The C2C Express was an organized event that was created by Ben Wilson of New Zealand and Eric Propst of Michigan. The event was intended to be limited to pre 1980 automobiles that cost under $3000. This was intended to keep the cost affordable and In the spirit of the original runs of the 1970s. The event spanned from 2015–2019. The run Ran from the traditional Cannonball Route of Redball Garage in Manhattan to The Portofino Inn at Redondo beach California. The original event only had 3 competitors in which Wilson won in his Cadillac with a time of just under 40 hours. Over the next 3 years the event grew to the point that the final coast to coast run planned ballooned to over 40 entrants. The size of the event gave Wilson and Propst the idea to run their final coast to coast event from Darien, Connecticut to Portofino Inn located in Los Angeles. Darien to Portofino was the same route run as the 1979 Cannonball and became a 40-year anniversary tribute to the event. Over 40 teams registered for the event, 33 competed and 24 finished. Amongst the final event was a team of police officers in a 49 Pontiac, an ambulance driven by John Ficarra, a Lexus driven by record holder Ed Bolian, a vintage Monte Carlo piloted by current record holders Doug Tabbut & Arne Toman. Wilson and Propst both competed as well, Wilson drove a Ford Van and Propst a Crown Victoria. The winning time was 31:47.

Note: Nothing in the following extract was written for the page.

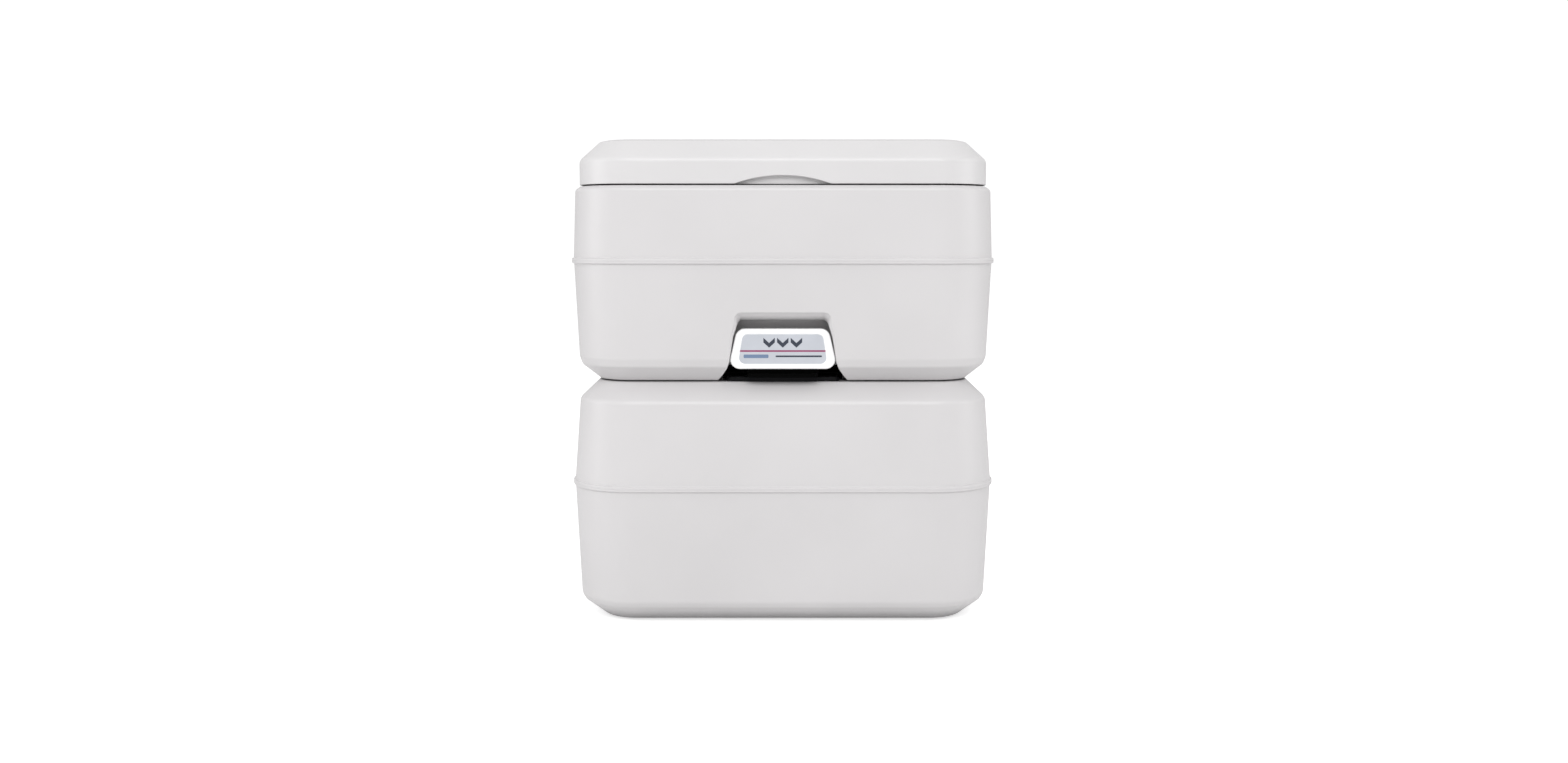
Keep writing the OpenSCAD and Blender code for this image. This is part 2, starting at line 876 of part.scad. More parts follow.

On September 15, 2019, the Cannonball route event record of 32:05 set by Ed Bolian in 2015, was broken during the 2019 running of the C2C Express. Fred Ashmore Jr of Hancock, Maine, and Travis Hilton of College Station, Texas with Arthur Ashmore of Lamoine, Maine, set a new Cannonball Route event record of 31:47. Using the longer 1979 Cannonball Route, (from Darien to the Portofino Marina) the team was able to cover the 2872 miles in their period-accurate, minimally equipped 1979 Mustang. This made them the second team to ever eclipse the 32:07 benchmark on the Cannonball route in an event over 36 years.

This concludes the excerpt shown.